The saddest story of an aging celebrity in Sarasota is detailed in a new book, Sammy Davis Jr.: The Writer Who Saved His Estate, by Pamela Sherrod. She tells of the last years of Altovise Davis, Sammy’s widow. Altovise had a minor career as a singer and dancer; her big claim to fame was a co-starring role in what’s regarded as one of the worst movies ever made, the disco-themed Can’t Stop the Music with the Village People and Bruce Jenner. She moved here in 2005 with plans to open a dance academy called Mr. Bojangles and lived in an apartment on University Parkway, a far cry from the mansion she and Sammy shared in Beverly Hills. Sammy’s estate owed the government $7 million and she had just gotten out of rehab in Oklahoma.

Pamela befriended Altovise and was soon driving her to Publix and the bank and the storage locker where she kept her few remaining treasures from the old days, including the ring President Nixon gave Sammy when he visited the White House. The two women began collaborating on a movie they hoped to sell to Disney.

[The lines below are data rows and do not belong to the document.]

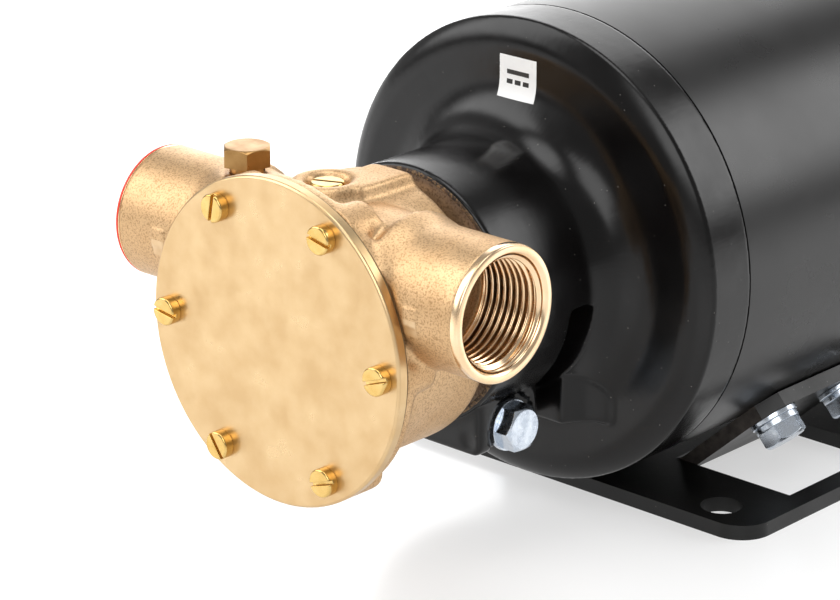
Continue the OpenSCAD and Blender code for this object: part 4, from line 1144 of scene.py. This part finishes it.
@dataclass
class Studio:
    """The pale floor, the soft surroundings and the camera at the photograph's angle."""

    place: Vector = field(default_factory=lambda: Vector((0.66335, -0.84455, 0.43569)))
    azimuth: float = 43.36
    elevation: float = 19.57
    roll: float = -0.35
    lens: float = 150.5
    shift_x: float = 0.0503
    shift_y: float = -0.0288
    air_strength: float = 0.4
    softboxes: tuple[Softbox, ...] = (
        Softbox(azimuth=-32, elevation=20, half_width=24, half_height=24, strength=2.3),
        Softbox(azimuth=31, elevation=24, half_width=14, half_height=16, strength=4.4),
        Softbox(azimuth=-124, elevation=36, half_width=20, half_height=25, strength=3.9),
        Softbox(azimuth=150, elevation=36, half_width=20, half_height=18, strength=3.6),
        Softbox(azimuth=0, elevation=90, half_width=200, half_height=17, strength=4.0),
    )

    def build(self) -> None:
        """Sets the stage."""
        self.floor()
        self.air()
        self.camera()
        bpy.context.scene.view_settings.view_transform = "Standard"

    def floor(self) -> None:
        """Lays a large white sheet under the base plate."""
        half = 4.0
        steps = 8
        points = [
            (-half + 2 * half * c / steps, -half + 2 * half * r / steps, 0.0)
            for r in range(steps + 1)
            for c in range(steps + 1)
        ]
        mesh = bpy.data.meshes.new("studio_floor")
        mesh.from_pydata(points, [], grid_faces(steps + 1, steps + 1, closed=False))
        sheet = bpy.data.objects.new("studio_floor", mesh)
        bpy.context.scene.collection.objects.link(sheet)
        mesh.materials.append(FLOOR_ACRYLIC.material())

    def air(self) -> None:
        """Makes the surroundings: an even pale glow with the softboxes in it."""
        world = bpy.data.worlds.new("studio_air")
        bpy.context.scene.world = world
        world.use_nodes = True
        tree = world.node_tree
        tree.nodes.clear()
        way = add_node(tree, "ShaderNodeTexCoord").outputs["Generated"]
        parts = add_node(tree, "ShaderNodeSeparateXYZ", {0: way}).outputs
        flat = {0: parts["X"], 1: parts["Y"]}
        azimuth = add_node(tree, "ShaderNodeMath", flat, operation="ARCTAN2").outputs[0]
        elevation = add_node(tree, "ShaderNodeMath", {0: parts["Z"]}, operation="ARCSINE").outputs[0]
        light = self.air_strength
        for box in self.softboxes:
            links = {0: box.share(tree, azimuth, elevation), 1: box.strength, 2: light}
            light = add_node(tree, "ShaderNodeMath", links, operation="MULTIPLY_ADD").outputs[0]
        glow = add_node(tree, "ShaderNodeBackground", {"Color": (1.0, 1.0, 1.0, 1.0), "Strength": light})
        add_node(tree, "ShaderNodeOutputWorld", {"Surface": glow.outputs["Background"]})

    def camera(self) -> None:
        """Places the camera, fitted to the photograph's view."""
        data = bpy.data.cameras.new("studio_camera")
        data.sensor_width = 36.0
        data.lens = self.lens
        data.shift_x = self.shift_x
        data.shift_y = self.shift_y
        data.clip_start = 0.05
        data.clip_end = 20.0
        camera = bpy.data.objects.new("studio_camera", data)
        bpy.context.scene.collection.objects.link(camera)
        a, e = math.radians(self.azimuth), math.radians(self.elevation)
        back = Vector((math.sin(a) * math.cos(e), -math.cos(a) * math.cos(e), math.sin(e)))
        turn = (-back).to_track_quat("-Z", "Y").to_matrix() @ Matrix.Rotation(math.radians(self.roll), 3, "Z")
        camera.location = self.place
        camera.rotation_mode = "QUATERNION"
        camera.rotation_quaternion = turn.to_quaternion()
        bpy.context.scene.camera = camera


def main() -> None:
    """Builds the sub-assemblies in order, then the studio."""
    for assembly in (PumpHead(), WetEnd(), FrontBell(), Motor(), Bearings(), Base()):
        log.info("building %s", type(assembly).__name__)
        assembly.build()
    Studio().build()


if __name__ == "__main__":
    main()
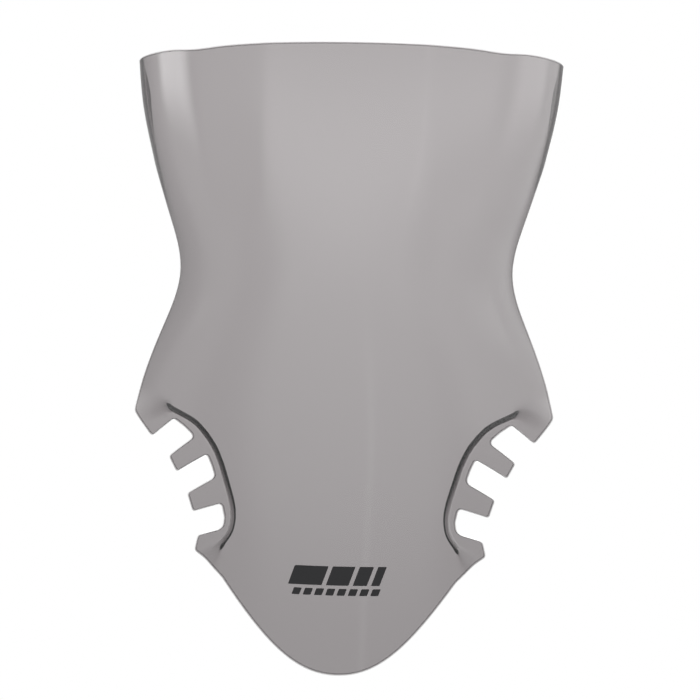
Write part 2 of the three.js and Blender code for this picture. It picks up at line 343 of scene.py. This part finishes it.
def rim_outline():
    """The whole outline on the flat layout, from the top centre round by the right side."""
    even = np.linspace(0, 1, TOP_SAMPLES)
    corner = 1 - (1 - TOP_CORNER_FROM) * (1 - even[1:]) ** 2
    share = np.concatenate([even * TOP_CORNER_FROM, corner])
    into = np.clip((share - TOP_CORNER_FROM) / (1 - TOP_CORNER_FROM), 0, 1)
    dip = TOP_DIP["depth"] * np.exp(-(((share - TOP_DIP["share"]) / TOP_DIP["spread"]) ** 2))
    z = TOP_HEIGHT - dip - TOP_CORNER_RADIUS * (1 - np.sqrt(1 - into**2))
    top = np.stack([share * edge_across(z), z], -1)
    z = np.linspace(TOP_HEIGHT - TOP_CORNER_RADIUS, SHOULDER_FROM, SIDE_SAMPLES)
    side = np.stack([edge_across(z), z], -1)
    shoulder = section_half_width(SHOULDER_FROM) * sin(radians(edge_turn(SHOULDER_FROM)))
    comb = rounded([(shoulder, SHOULDER_FROM, 0), *COMB_OUTLINE])
    nose_controls = [COMB_OUTLINE[-1][:2], NOSE_CURVE["leave"], NOSE_CURVE["arrive"], (0, 0)]
    nose = bezier(nose_controls, NOSE_SAMPLES)
    lower = np.vstack([comb[1:], nose[1:]])
    lower = unroll(turn_at(*lower.T), lower[:, 1])
    right = resample(np.vstack([top, side[1:], lower]), RIM_STEP)
    left = right[1:-1][::-1] * (-1, 1)
    return np.vstack([right, left])


# ---------------------------------------------------------------- meshes

def make_mesh(name, points, faces):
    """A smooth-shaded piece in the scene."""
    mesh = bpy.data.meshes.new(name)
    mesh.from_pydata([tuple(p) for p in points * MM], [], faces)
    mesh.validate()
    mesh.shade_smooth()
    piece = bpy.data.objects.new(name, mesh)
    bpy.context.scene.collection.objects.link(piece)
    return piece


def inside(points, outline):
    """Which points lie inside a closed outline."""
    a, b = outline, np.roll(outline, -1, axis=0)
    hits = np.zeros(len(points), bool)
    for (ax, ay), (bx, by) in zip(a, b):
        if ay == by:
            continue
        spans = (points[:, 1] < ay) != (points[:, 1] < by)
        hits ^= spans & (points[:, 0] < ax + (points[:, 1] - ay) * (bx - ax) / (by - ay))
    return hits


def clear_of(points, others, distance):
    """Which points are further than a distance from all the others."""
    keep = np.ones(len(points), bool)
    for chunk in np.array_split(others, max(1, len(others) // CLEARANCE_CHUNK)):
        gap = np.linalg.norm(points[:, None] - chunk, axis=-1).min(1)
        keep &= gap > distance
    return keep


def lattice(low, high, spacing):
    """Points of a regular triangular grid over a rectangle."""
    rows = np.arange(low[1], high[1], spacing * sin(pi / 3))
    points = []
    for i, z in enumerate(rows):
        start = low[0] + (i % 2) * spacing / 2
        points += [(x, z) for x in np.arange(start, high[0], spacing)]
    return np.array(points)


def inset_row(outline, distance):
    """Points at a distance inside an outline, which runs clockwise."""
    along = unit(np.roll(outline, -1, axis=0) - np.roll(outline, 1, axis=0))
    row = outline + distance * np.stack([along[:, 1], -along[:, 0]], -1)
    return resample(row[clear_of(row, outline, distance * INSET_SLACK)], distance)


TRIANGLES_INSIDE = 1  # what the triangulation gives back
SAME_POINT = 1e-6  # how close two points are when it takes them as one


def fill(outline, extra, clearance):
    """Triangles that fill a flat outline, through the extra points well inside it."""
    extra = extra[inside(extra, outline)]
    extra = extra[clear_of(extra, outline, clearance)]
    points = np.vstack([outline, extra])
    ring = [(i, (i + 1) % len(outline)) for i in range(len(outline))]
    corners = [Vector(p) for p in points]
    found, _, faces, *_ = delaunay_2d_cdt(corners, ring, [], TRIANGLES_INSIDE, SAME_POINT)
    assert len(found) == len(points), "the outline crosses itself"
    return np.array([v[:] for v in found]), [tuple(f) for f in faces]


def joggle_points():
    """Rows of points along the joggle, close together where the sheet steps back."""
    rows = []
    tangent = unit(np.gradient(joggle_path, axis=0))
    across = np.stack([-tangent[:, 1], tangent[:, 0]], -1)
    for distance in np.arange(JOGGLE_ROWS["first"], JOGGLE_ROWS["stop"], JOGGLE_ROWS["apart"]):
        line = resample(joggle_path + across * distance, JOGGLE_ROWS["spacing"])
        flat = unroll(turn_at(*line.T), line[:, 1])
        rows += [flat, flat * (-1, 1)]
    return np.vstack(rows)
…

But Altovise suffered from dementia, and her life turned into a series of lawsuits with managers, false starts and bad business deals. Pamela stuck with her until she died in 2009 and talked her into making a LegalZoom will, leaving the estate—now worth $10 million—to Sammy’s son, Manny. In a famous court case, the do-it-yourself will was upheld as legal. It just goes to show—in Sarasota aging celebrities can and do go bankrupt and get arrested. But if they’re lucky, they can always depend on the kindness of strangers.